■ EXERCISE PROMPT
Write out all of the data exactly as it appears.

■ DATA LINES
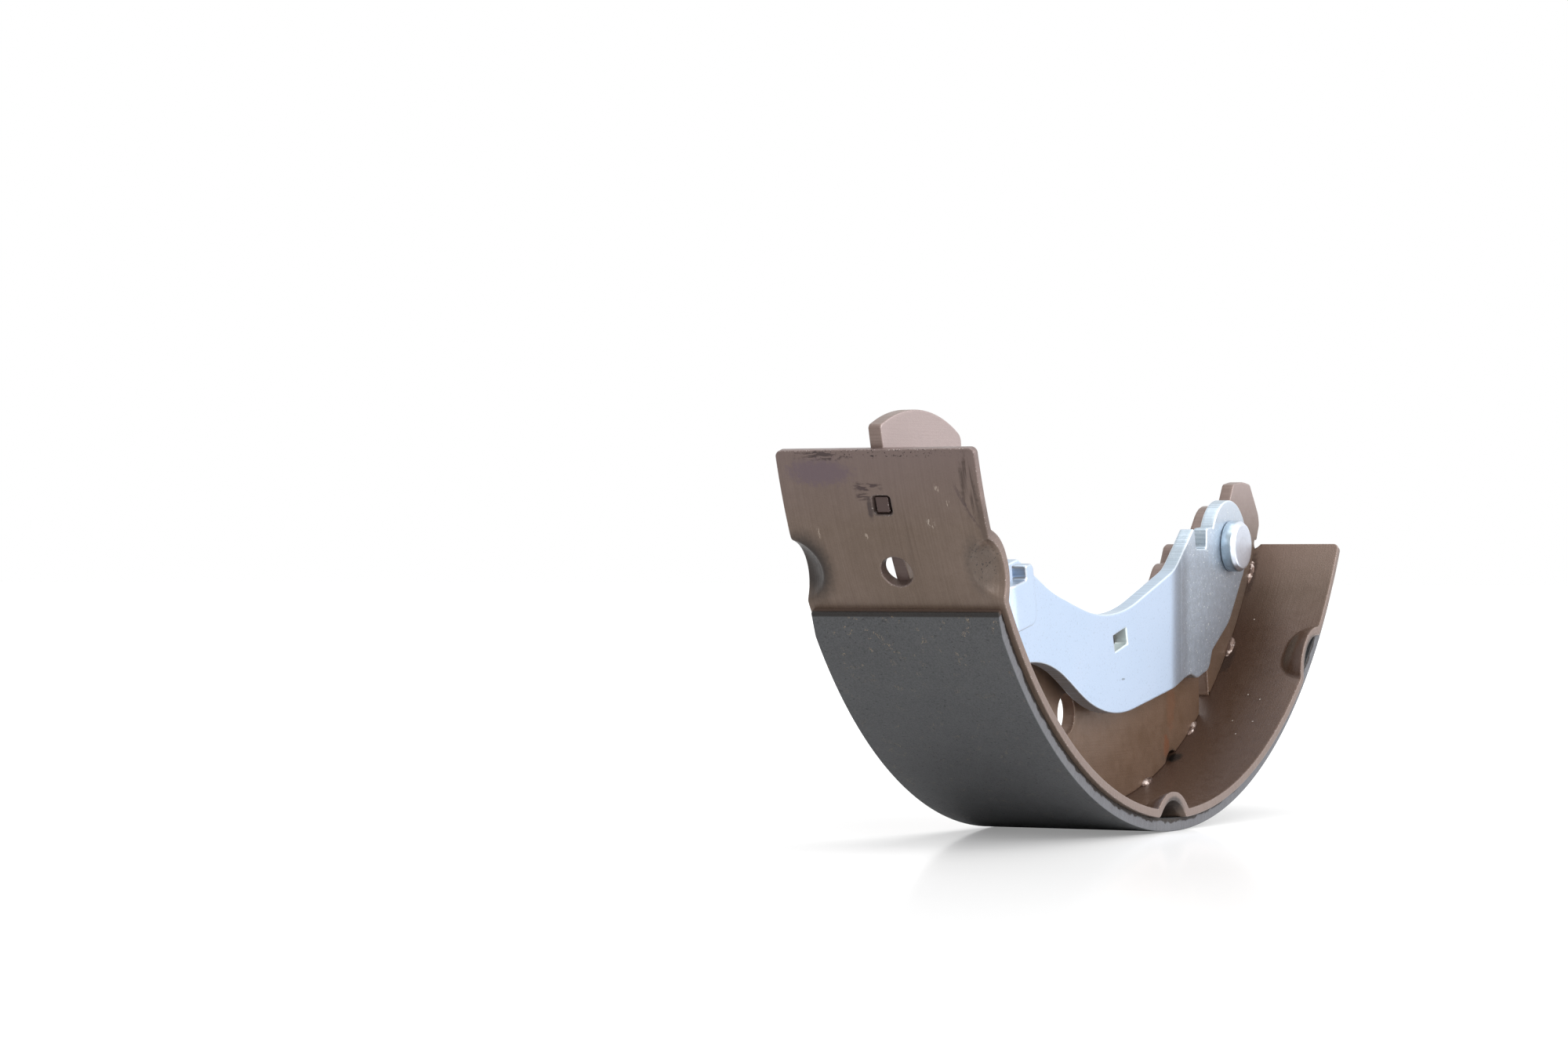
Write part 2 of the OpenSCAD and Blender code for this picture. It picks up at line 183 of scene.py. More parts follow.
def fine_outline(loop, step, corner_turn=12.0):
    """The loop with points at most step apart; gentle turns between its chords become curves."""
    points = [Vector(p) for p in loop]
    points = [p for i, p in enumerate(points) if (p - points[i - 1]).length > 1e-4]
    count = len(points)
    chords = [points[(i + 1) % count] - points[i] for i in range(count)]
    leaving, arriving = [], []
    for i in range(count):
        before, after = chords[i - 1], chords[i]
        if math.degrees(before.angle(after)) > corner_turn:
            arriving.append(before.normalized())
            leaving.append(after.normalized())
            continue
        # where an arc meets a much longer straight, the straight gives the direction
        if max(before.length, after.length) > 2.2 * min(before.length, after.length):
            tangent = max(before, after, key=lambda c: c.length).normalized()
        else:
            tangent = (before.normalized() + after.normalized()).normalized()
        arriving.append(tangent)
        leaving.append(tangent)
    out = []
    for i in range(count):
        k = (i + 1) % count
        length = chords[i].length
        a, b = points[i], points[k]
        away, home = leaving[i] * length, arriving[k] * length
        parts = max(1, math.ceil(length / step))
        for t in (part / parts for part in range(parts)):
            out.append(tuple(a * (2 * t**3 - 3 * t**2 + 1) + away * (t**3 - 2 * t**2 + t)
                             + b * (3 * t**2 - 2 * t**3) + home * (t**3 - t**2)))
    return out


# Sheet with rounded edges between two faces

def inward(loop):
    """For each point, the vector that moves it 1 mm into the sheet (on the loop's left)."""
    a = np.asarray(loop)
    ahead = np.roll(a, -1, axis=0) - a
    ahead /= np.linalg.norm(ahead, axis=1)[:, None]
    left = np.stack([-ahead[:, 1], ahead[:, 0]], 1)
    mean = left + np.roll(left, 1, axis=0)
    mean /= np.linalg.norm(mean, axis=1)[:, None]
    spread = np.clip(np.sum(mean * left, axis=1), 0.7, 1.0)
    return mean / spread[:, None]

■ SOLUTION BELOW
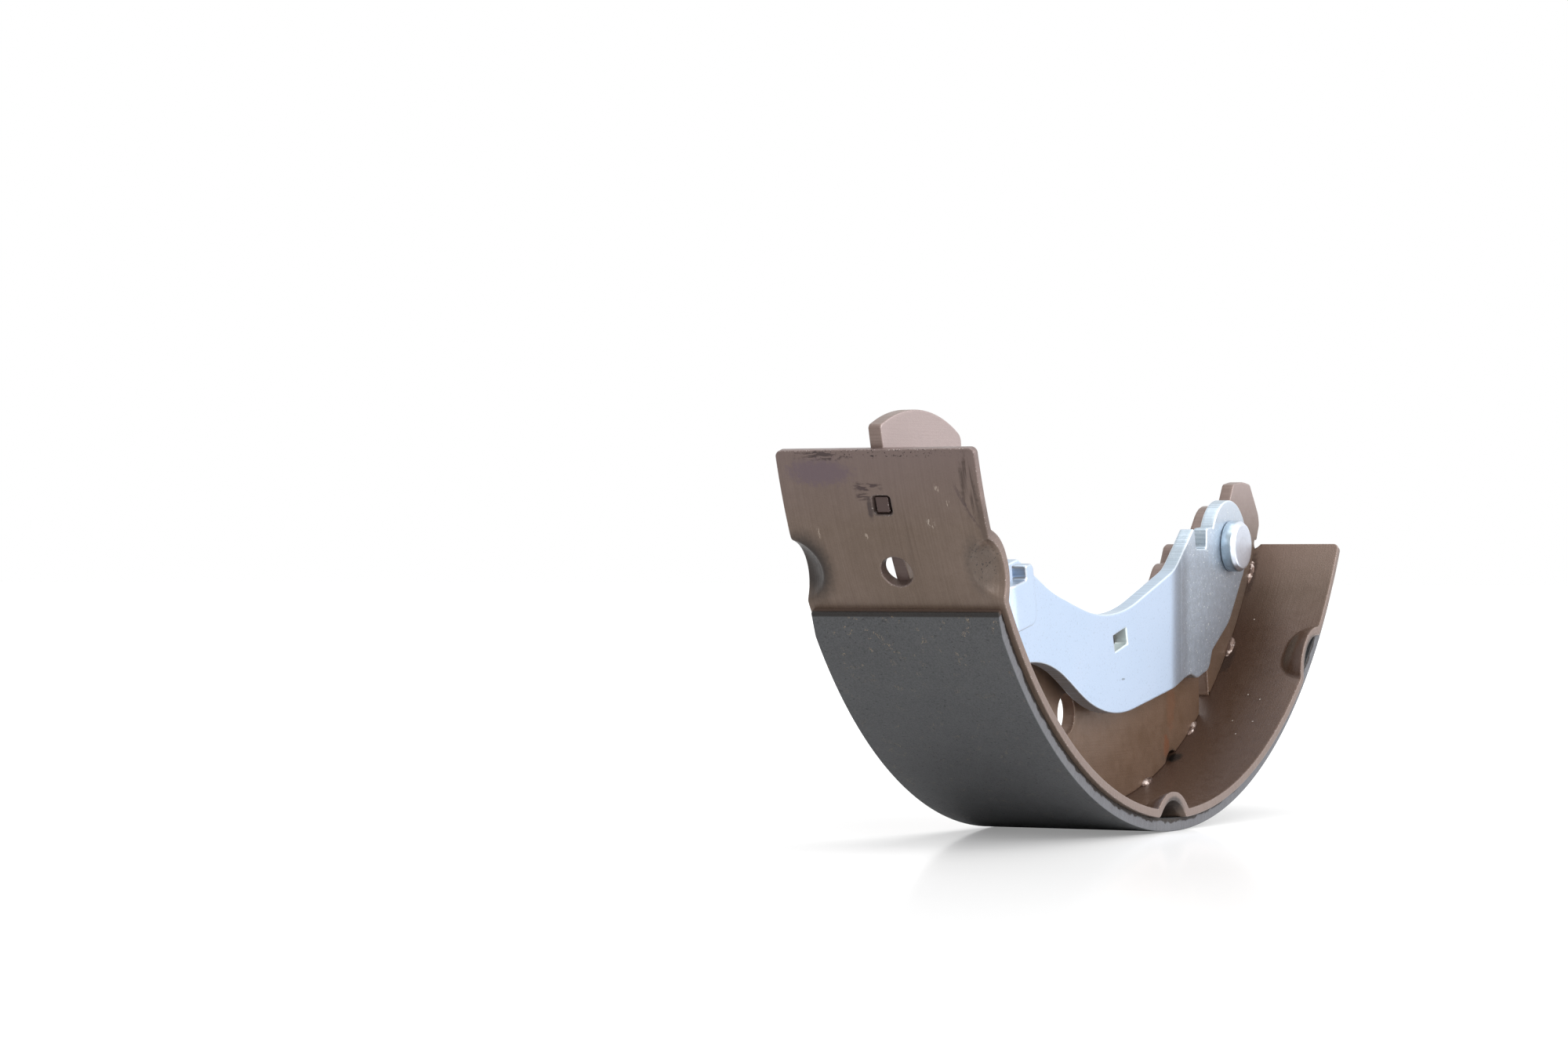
Write part 2 of the OpenSCAD and Blender code for this picture. It picks up at line 183 of scene.py. More parts follow.
def fine_outline(loop, step, corner_turn=12.0):
    """The loop with points at most step apart; gentle turns between its chords become curves."""
    points = [Vector(p) for p in loop]
    points = [p for i, p in enumerate(points) if (p - points[i - 1]).length > 1e-4]
    count = len(points)
    chords = [points[(i + 1) % count] - points[i] for i in range(count)]
    leaving, arriving = [], []
    for i in range(count):
        before, after = chords[i - 1], chords[i]
        if math.degrees(before.angle(after)) > corner_turn:
            arriving.append(before.normalized())
            leaving.append(after.normalized())
            continue
        # where an arc meets a much longer straight, the straight gives the direction
        if max(before.length, after.length) > 2.2 * min(before.length, after.length):
            tangent = max(before, after, key=lambda c: c.length).normalized()
        else:
            tangent = (before.normalized() + after.normalized()).normalized()
        arriving.append(tangent)
        leaving.append(tangent)
    out = []
    for i in range(count):
        k = (i + 1) % count
        length = chords[i].length
        a, b = points[i], points[k]
        away, home = leaving[i] * length, arriving[k] * length
        parts = max(1, math.ceil(length / step))
        for t in (part / parts for part in range(parts)):
            out.append(tuple(a * (2 * t**3 - 3 * t**2 + 1) + away * (t**3 - 2 * t**2 + t)
                             + b * (3 * t**2 - 2 * t**3) + home * (t**3 - t**2)))
    return out


# Sheet with rounded edges between two faces

def inward(loop):
    """For each point, the vector that moves it 1 mm into the sheet (on the loop's left)."""
    a = np.asarray(loop)
    ahead = np.roll(a, -1, axis=0) - a
    ahead /= np.linalg.norm(ahead, axis=1)[:, None]
    left = np.stack([-ahead[:, 1], ahead[:, 0]], 1)
    mean = left + np.roll(left, 1, axis=0)
    mean /= np.linalg.norm(mean, axis=1)[:, None]
    spread = np.clip(np.sum(mean * left, axis=1), 0.7, 1.0)
    return mean / spread[:, None]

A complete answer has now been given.